#### PROBLEM TO SOLVE
Starting at the top of the entries below, set down each line exactly as written, and stop after the line containing "RIM_HEIGHT = 0.1015".

(Entries with model source code)
------------------------------

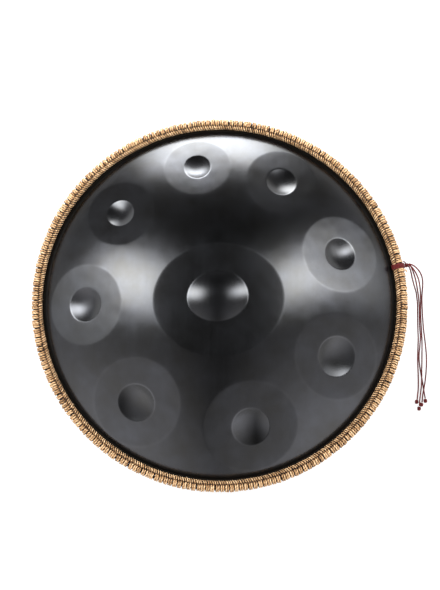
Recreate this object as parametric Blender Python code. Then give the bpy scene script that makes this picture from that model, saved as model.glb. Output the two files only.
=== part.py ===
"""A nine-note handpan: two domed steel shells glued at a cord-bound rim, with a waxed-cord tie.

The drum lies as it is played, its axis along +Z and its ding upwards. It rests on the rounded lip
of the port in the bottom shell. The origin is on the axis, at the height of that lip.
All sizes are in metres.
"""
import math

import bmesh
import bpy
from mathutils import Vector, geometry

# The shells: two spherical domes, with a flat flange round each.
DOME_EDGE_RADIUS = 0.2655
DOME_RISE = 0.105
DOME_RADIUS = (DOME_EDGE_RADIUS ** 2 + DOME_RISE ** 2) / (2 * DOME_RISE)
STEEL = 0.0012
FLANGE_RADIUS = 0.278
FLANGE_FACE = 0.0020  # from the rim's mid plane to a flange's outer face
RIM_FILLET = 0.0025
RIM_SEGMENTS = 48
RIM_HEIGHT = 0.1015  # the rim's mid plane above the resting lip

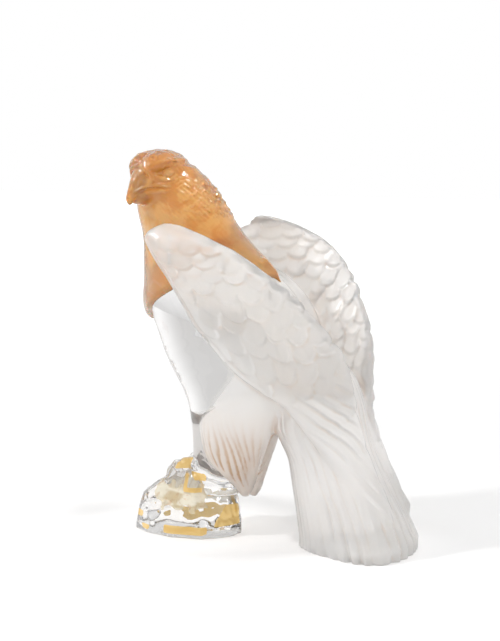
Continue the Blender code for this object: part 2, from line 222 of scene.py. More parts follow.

------------------------------

#### WRITTEN ANSWER
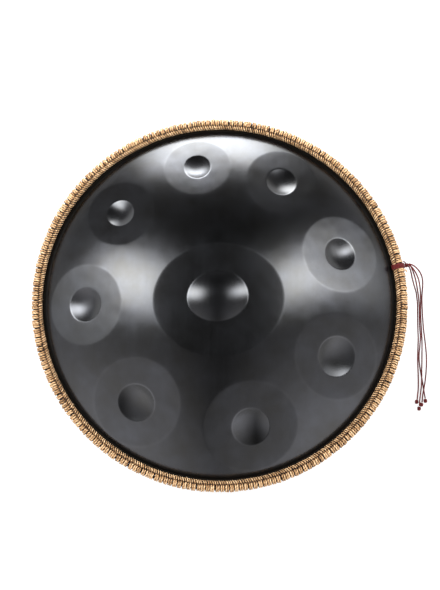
Recreate this object as parametric Blender Python code. Then give the bpy scene script that makes this picture from that model, saved as model.glb. Output the two files only.
=== part.py ===
"""A nine-note handpan: two domed steel shells glued at a cord-bound rim, with a waxed-cord tie.

The drum lies as it is played, its axis along +Z and its ding upwards. It rests on the rounded lip
of the port in the bottom shell. The origin is on the axis, at the height of that lip.
All sizes are in metres.
"""
import math

import bmesh
import bpy
from mathutils import Vector, geometry

# The shells: two spherical domes, with a flat flange round each.
DOME_EDGE_RADIUS = 0.2655
DOME_RISE = 0.105
DOME_RADIUS = (DOME_EDGE_RADIUS ** 2 + DOME_RISE ** 2) / (2 * DOME_RISE)
STEEL = 0.0012
FLANGE_RADIUS = 0.278
FLANGE_FACE = 0.0020  # from the rim's mid plane to a flange's outer face
RIM_FILLET = 0.0025
RIM_SEGMENTS = 48
RIM_HEIGHT = 0.1015  # the rim's mid plane above the resting lip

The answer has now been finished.